Wrote Gabriel Sherman:
By the summer of 2013, [Roger] Goodell was determined to put Bountygate and the broader concussion issue behind him. He held a series of meetings with team owners in New York and persuaded them to settle the class-action lawsuit brought by more than 5,000 players who were seeking financial payouts for concussion-related conditions such as Alzheimer’s, dementia, and depression. Goodell argued that while the league could fight in court and likely prevail, the litigation would be a festering wound on the league’s image.
“It was about protecting the brand,” recalled Bob McNair, who attended the sessions. “Do we want the brand attacked on this for the next 10 years? Or do we want to go ahead and take the high road? In effect, we don’t think most of these concussions referenced even occurred in the NFL, but we’re not going to complain about it.”
It wasn’t about protecting the players; it was about protecting the brand. McNair might as well have called the players cattle.
Indianapolis Colts vice chair and co-owner Carlie Irsay-Gordon, who is 34 years old, didn’t do much to dispel the stereotype of owner as out-of-touch millionaire. Talking to Cindi Leive for Glamour magazine in January 2015 about her confidence in the Colts, this was how she responded:
You don’t ever want to become one of those doubters. … These [late-season] games can be really, really rough because everyone’s tired. You’ll see the strains. A lot of it is just fatigue-related…[and] they don’t take care [of themselves]. A lot of these guys are younger and they’re less educated and…you’d be amazed at what some of them eat. … Some of them, all they eat is McDonald’s.
And they’re less educated.
On concussions:
At the end of the day I think [these athletes] are adults and they’re getting paid large sums of money. … A lot of these guys that are claiming they’re having these concussion issues, they have alcohol or drug problems that are just going to compound it. … There’s no secret there are risks associated with this game.
One of the more interesting aspects of covering ownership is the perception of owners by fans and even many in the media that the owners are pseudo-gods—men of industry, world conquerors—when in fact they are ordinary, flawed human beings like the rest of us. Their blemishes are hidden by money and power. Perhaps most interestingly, in some cases, the reins of a franchise are simply handed to a son after a father passes. Some of them, like John Mara, son of the late Wellington Mara, who ran the Giants for decades, work hard (and intelligently) to make the franchise better. They have the drive and smarts to do it.

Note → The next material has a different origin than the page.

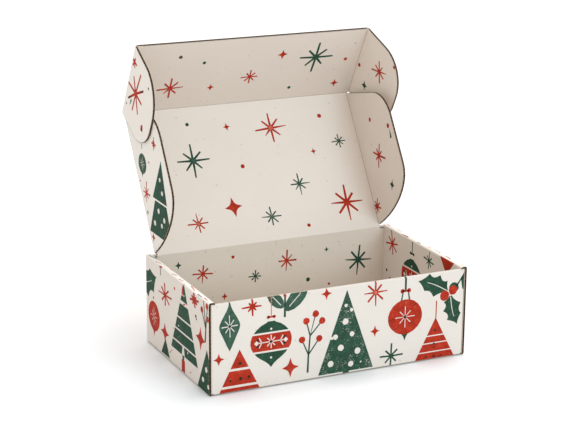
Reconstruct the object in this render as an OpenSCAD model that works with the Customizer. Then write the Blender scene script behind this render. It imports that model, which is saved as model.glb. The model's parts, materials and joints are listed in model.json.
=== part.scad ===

They also do not flaunt their privilege. Late in 2014, a sixth-grader named Cade Pope, who is from Yukon, Oklahoma, wrote all 32 NFL owners, telling them he was looking to become a fan of a team and asking each why he should support them. Only one owner wrote back: Jerry Richardson, owner of the Carolina Panthers. Richardson sent Pope a replica team helmet signed by star linebacker Luke Kuechly and a handwritten note. “Cade, we would be honored if our Carolina Panthers became your team. We would make you proud by the classy way we would represent you,” Richardson wrote.
Yet some of the league’s owners reflect the current state of the league and how it acts as if it can do no wrong. Or whatever it wants. Snyder exemplifies that attitude.